→ Instruction: All material below is to be reproduced exactly.

→ Data section:
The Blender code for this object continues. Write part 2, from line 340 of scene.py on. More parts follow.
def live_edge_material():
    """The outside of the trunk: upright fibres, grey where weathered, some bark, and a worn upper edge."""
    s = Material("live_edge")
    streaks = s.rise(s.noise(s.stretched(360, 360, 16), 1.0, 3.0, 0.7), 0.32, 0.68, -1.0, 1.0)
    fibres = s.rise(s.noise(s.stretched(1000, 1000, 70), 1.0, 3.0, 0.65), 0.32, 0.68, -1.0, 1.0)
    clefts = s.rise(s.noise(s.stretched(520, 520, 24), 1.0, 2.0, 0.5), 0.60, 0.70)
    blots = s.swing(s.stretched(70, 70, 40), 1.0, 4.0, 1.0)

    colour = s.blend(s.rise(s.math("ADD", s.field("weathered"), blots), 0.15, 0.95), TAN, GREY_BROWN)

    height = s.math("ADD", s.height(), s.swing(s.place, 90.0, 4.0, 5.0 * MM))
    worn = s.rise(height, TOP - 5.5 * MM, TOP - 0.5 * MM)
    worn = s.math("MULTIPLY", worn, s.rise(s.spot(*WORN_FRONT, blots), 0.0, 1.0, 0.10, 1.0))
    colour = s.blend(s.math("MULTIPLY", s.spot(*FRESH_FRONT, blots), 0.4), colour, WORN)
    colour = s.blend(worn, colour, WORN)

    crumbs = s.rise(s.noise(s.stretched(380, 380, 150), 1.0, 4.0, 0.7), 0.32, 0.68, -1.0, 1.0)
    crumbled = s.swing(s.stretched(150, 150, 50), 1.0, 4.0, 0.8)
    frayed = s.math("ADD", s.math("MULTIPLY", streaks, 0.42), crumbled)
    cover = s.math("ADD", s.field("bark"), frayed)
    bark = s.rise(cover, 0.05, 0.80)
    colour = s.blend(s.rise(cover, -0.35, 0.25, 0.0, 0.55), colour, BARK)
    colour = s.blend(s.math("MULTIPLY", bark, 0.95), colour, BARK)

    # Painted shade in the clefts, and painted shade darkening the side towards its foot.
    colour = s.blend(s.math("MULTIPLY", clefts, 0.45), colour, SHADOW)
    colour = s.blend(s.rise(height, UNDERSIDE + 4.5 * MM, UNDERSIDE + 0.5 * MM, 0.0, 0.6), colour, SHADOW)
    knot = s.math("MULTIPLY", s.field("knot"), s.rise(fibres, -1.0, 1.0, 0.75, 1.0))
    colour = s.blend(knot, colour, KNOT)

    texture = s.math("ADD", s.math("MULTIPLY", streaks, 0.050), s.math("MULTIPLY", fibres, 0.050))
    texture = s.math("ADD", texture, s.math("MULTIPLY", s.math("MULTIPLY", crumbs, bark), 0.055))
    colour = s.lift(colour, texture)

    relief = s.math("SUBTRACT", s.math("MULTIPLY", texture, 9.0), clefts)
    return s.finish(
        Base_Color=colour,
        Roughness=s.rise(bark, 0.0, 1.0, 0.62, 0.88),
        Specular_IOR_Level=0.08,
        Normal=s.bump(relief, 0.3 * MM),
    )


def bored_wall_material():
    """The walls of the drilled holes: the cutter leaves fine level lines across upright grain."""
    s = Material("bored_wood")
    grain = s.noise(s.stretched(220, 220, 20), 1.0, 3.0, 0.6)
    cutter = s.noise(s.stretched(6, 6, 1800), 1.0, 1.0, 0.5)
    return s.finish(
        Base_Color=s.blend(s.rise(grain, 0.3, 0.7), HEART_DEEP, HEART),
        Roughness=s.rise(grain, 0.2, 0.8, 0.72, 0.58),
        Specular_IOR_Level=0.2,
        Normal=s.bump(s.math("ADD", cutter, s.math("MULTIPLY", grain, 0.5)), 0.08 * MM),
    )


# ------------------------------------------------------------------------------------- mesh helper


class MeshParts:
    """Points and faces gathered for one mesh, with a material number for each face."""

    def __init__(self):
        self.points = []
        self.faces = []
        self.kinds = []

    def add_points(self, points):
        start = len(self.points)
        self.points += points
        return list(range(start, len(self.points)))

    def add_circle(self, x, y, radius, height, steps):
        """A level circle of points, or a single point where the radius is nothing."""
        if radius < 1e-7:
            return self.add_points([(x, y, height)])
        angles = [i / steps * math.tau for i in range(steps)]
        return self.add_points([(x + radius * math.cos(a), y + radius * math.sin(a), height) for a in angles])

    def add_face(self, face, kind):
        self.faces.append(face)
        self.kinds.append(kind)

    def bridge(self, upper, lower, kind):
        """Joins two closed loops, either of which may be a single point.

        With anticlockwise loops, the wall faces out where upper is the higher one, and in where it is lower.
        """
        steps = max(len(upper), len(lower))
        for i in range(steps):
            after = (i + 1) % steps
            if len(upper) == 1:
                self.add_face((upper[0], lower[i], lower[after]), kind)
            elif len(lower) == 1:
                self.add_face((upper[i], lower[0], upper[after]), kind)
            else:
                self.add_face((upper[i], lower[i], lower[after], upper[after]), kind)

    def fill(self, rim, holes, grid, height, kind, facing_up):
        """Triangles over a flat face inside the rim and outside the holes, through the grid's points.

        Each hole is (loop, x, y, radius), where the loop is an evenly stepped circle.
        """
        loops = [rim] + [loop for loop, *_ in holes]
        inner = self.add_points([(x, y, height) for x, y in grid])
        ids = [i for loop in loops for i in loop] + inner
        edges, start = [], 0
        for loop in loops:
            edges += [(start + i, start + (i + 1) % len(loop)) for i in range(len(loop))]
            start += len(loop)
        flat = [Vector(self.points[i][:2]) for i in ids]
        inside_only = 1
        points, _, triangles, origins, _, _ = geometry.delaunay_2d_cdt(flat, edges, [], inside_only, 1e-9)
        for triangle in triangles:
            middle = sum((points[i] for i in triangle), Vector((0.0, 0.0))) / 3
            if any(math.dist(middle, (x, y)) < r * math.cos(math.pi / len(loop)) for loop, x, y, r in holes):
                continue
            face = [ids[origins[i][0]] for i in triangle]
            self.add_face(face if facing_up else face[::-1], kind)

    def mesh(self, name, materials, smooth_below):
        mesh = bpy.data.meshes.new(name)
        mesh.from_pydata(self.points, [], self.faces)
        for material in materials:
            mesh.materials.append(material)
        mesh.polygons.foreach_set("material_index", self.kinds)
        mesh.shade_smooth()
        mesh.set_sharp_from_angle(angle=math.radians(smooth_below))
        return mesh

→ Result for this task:
The Blender code for this object continues. Write part 2, from line 340 of scene.py on. More parts follow.
def live_edge_material():
    """The outside of the trunk: upright fibres, grey where weathered, some bark, and a worn upper edge."""
    s = Material("live_edge")
    streaks = s.rise(s.noise(s.stretched(360, 360, 16), 1.0, 3.0, 0.7), 0.32, 0.68, -1.0, 1.0)
    fibres = s.rise(s.noise(s.stretched(1000, 1000, 70), 1.0, 3.0, 0.65), 0.32, 0.68, -1.0, 1.0)
    clefts = s.rise(s.noise(s.stretched(520, 520, 24), 1.0, 2.0, 0.5), 0.60, 0.70)
    blots = s.swing(s.stretched(70, 70, 40), 1.0, 4.0, 1.0)

    colour = s.blend(s.rise(s.math("ADD", s.field("weathered"), blots), 0.15, 0.95), TAN, GREY_BROWN)

    height = s.math("ADD", s.height(), s.swing(s.place, 90.0, 4.0, 5.0 * MM))
    worn = s.rise(height, TOP - 5.5 * MM, TOP - 0.5 * MM)
    worn = s.math("MULTIPLY", worn, s.rise(s.spot(*WORN_FRONT, blots), 0.0, 1.0, 0.10, 1.0))
    colour = s.blend(s.math("MULTIPLY", s.spot(*FRESH_FRONT, blots), 0.4), colour, WORN)
    colour = s.blend(worn, colour, WORN)

    crumbs = s.rise(s.noise(s.stretched(380, 380, 150), 1.0, 4.0, 0.7), 0.32, 0.68, -1.0, 1.0)
    crumbled = s.swing(s.stretched(150, 150, 50), 1.0, 4.0, 0.8)
    frayed = s.math("ADD", s.math("MULTIPLY", streaks, 0.42), crumbled)
    cover = s.math("ADD", s.field("bark"), frayed)
    bark = s.rise(cover, 0.05, 0.80)
    colour = s.blend(s.rise(cover, -0.35, 0.25, 0.0, 0.55), colour, BARK)
    colour = s.blend(s.math("MULTIPLY", bark, 0.95), colour, BARK)

    # Painted shade in the clefts, and painted shade darkening the side towards its foot.
    colour = s.blend(s.math("MULTIPLY", clefts, 0.45), colour, SHADOW)
    colour = s.blend(s.rise(height, UNDERSIDE + 4.5 * MM, UNDERSIDE + 0.5 * MM, 0.0, 0.6), colour, SHADOW)
    knot = s.math("MULTIPLY", s.field("knot"), s.rise(fibres, -1.0, 1.0, 0.75, 1.0))
    colour = s.blend(knot, colour, KNOT)

    texture = s.math("ADD", s.math("MULTIPLY", streaks, 0.050), s.math("MULTIPLY", fibres, 0.050))
    texture = s.math("ADD", texture, s.math("MULTIPLY", s.math("MULTIPLY", crumbs, bark), 0.055))
    colour = s.lift(colour, texture)

    relief = s.math("SUBTRACT", s.math("MULTIPLY", texture, 9.0), clefts)
    return s.finish(
        Base_Color=colour,
        Roughness=s.rise(bark, 0.0, 1.0, 0.62, 0.88),
        Specular_IOR_Level=0.08,
        Normal=s.bump(relief, 0.3 * MM),
    )


def bored_wall_material():
    """The walls of the drilled holes: the cutter leaves fine level lines across upright grain."""
    s = Material("bored_wood")
    grain = s.noise(s.stretched(220, 220, 20), 1.0, 3.0, 0.6)
    cutter = s.noise(s.stretched(6, 6, 1800), 1.0, 1.0, 0.5)
    return s.finish(
        Base_Color=s.blend(s.rise(grain, 0.3, 0.7), HEART_DEEP, HEART),
        Roughness=s.rise(grain, 0.2, 0.8, 0.72, 0.58),
        Specular_IOR_Level=0.2,
        Normal=s.bump(s.math("ADD", cutter, s.math("MULTIPLY", grain, 0.5)), 0.08 * MM),
    )


# ------------------------------------------------------------------------------------- mesh helper


class MeshParts:
    """Points and faces gathered for one mesh, with a material number for each face."""

    def __init__(self):
        self.points = []
        self.faces = []
        self.kinds = []

    def add_points(self, points):
        start = len(self.points)
        self.points += points
        return list(range(start, len(self.points)))

    def add_circle(self, x, y, radius, height, steps):
        """A level circle of points, or a single point where the radius is nothing."""
        if radius < 1e-7:
            return self.add_points([(x, y, height)])
        angles = [i / steps * math.tau for i in range(steps)]
        return self.add_points([(x + radius * math.cos(a), y + radius * math.sin(a), height) for a in angles])

    def add_face(self, face, kind):
        self.faces.append(face)
        self.kinds.append(kind)

    def bridge(self, upper, lower, kind):
        """Joins two closed loops, either of which may be a single point.

        With anticlockwise loops, the wall faces out where upper is the higher one, and in where it is lower.
        """
        steps = max(len(upper), len(lower))
        for i in range(steps):
            after = (i + 1) % steps
            if len(upper) == 1:
                self.add_face((upper[0], lower[i], lower[after]), kind)
            elif len(lower) == 1:
                self.add_face((upper[i], lower[0], upper[after]), kind)
            else:
                self.add_face((upper[i], lower[i], lower[after], upper[after]), kind)

    def fill(self, rim, holes, grid, height, kind, facing_up):
        """Triangles over a flat face inside the rim and outside the holes, through the grid's points.

        Each hole is (loop, x, y, radius), where the loop is an evenly stepped circle.
        """
        loops = [rim] + [loop for loop, *_ in holes]
        inner = self.add_points([(x, y, height) for x, y in grid])
        ids = [i for loop in loops for i in loop] + inner
        edges, start = [], 0
        for loop in loops:
            edges += [(start + i, start + (i + 1) % len(loop)) for i in range(len(loop))]
            start += len(loop)
        flat = [Vector(self.points[i][:2]) for i in ids]
        inside_only = 1
        points, _, triangles, origins, _, _ = geometry.delaunay_2d_cdt(flat, edges, [], inside_only, 1e-9)
        for triangle in triangles:
            middle = sum((points[i] for i in triangle), Vector((0.0, 0.0))) / 3
            if any(math.dist(middle, (x, y)) < r * math.cos(math.pi / len(loop)) for loop, x, y, r in holes):
                continue
            face = [ids[origins[i][0]] for i in triangle]
            self.add_face(face if facing_up else face[::-1], kind)

    def mesh(self, name, materials, smooth_below):
        mesh = bpy.data.meshes.new(name)
        mesh.from_pydata(self.points, [], self.faces)
        for material in materials:
            mesh.materials.append(material)
        mesh.polygons.foreach_set("material_index", self.kinds)
        mesh.shade_smooth()
        mesh.set_sharp_from_angle(angle=math.radians(smooth_below))
        return mesh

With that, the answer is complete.